The maximum pull-out force of the anchor bolt ranges from 22.5 kN to 30 kN, with a total slip amount reaching 1 mm to 1.2 mm. During each test, the first significant sliding between the bolt and the concrete releases energy. After this initial slip, the system rebalances and continues to resist tension. This behavior may occur again or only once, depending on the conditions, but ultimately, failure occurs as the bolt slip increases. In the new composite shell structure, the pull-out resistance of the bolts plays a critical role in determining the bending capacity of the joints. Similar to the bond between steel and concrete in traditional reinforced concrete systems, the pull-out resistance of the bolts is influenced by multiple factors, such as concrete strength, anchor length, and bolt diameter.

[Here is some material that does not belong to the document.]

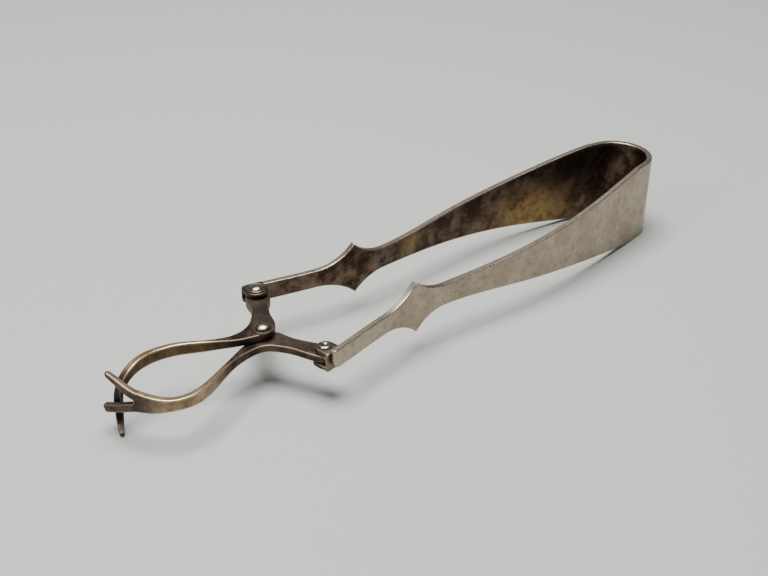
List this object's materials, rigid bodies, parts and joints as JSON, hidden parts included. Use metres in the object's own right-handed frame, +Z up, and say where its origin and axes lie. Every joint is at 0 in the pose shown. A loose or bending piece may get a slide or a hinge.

In the computational model analysis for the composite component, the bending moment capacity depends on two main aspects: the steel-concrete composite section and the bolted joint section. For section BB, the bending resistance can be calculated using the following formula:
$$ M = R_{st} A_t \left(h_0 - \frac{x}{2} - c\right) + R_{sb} A_b \left(h_0 - \frac{x}{2}\right) $$
Where:
- $ R_{st} $ and $ A_t $ are the average stress and area of the steel plate on one side,
- $ R_{sb} $ and $ A_b $ are the stress and area of the bottom plate,
- $ c $ and $ x $ represent the center distance of the side plates and the compressed height of the section,
- $ f_{cm} $ is the compressive bending strength of the concrete,
- $ h_0 $ is the overall height of the cross-section.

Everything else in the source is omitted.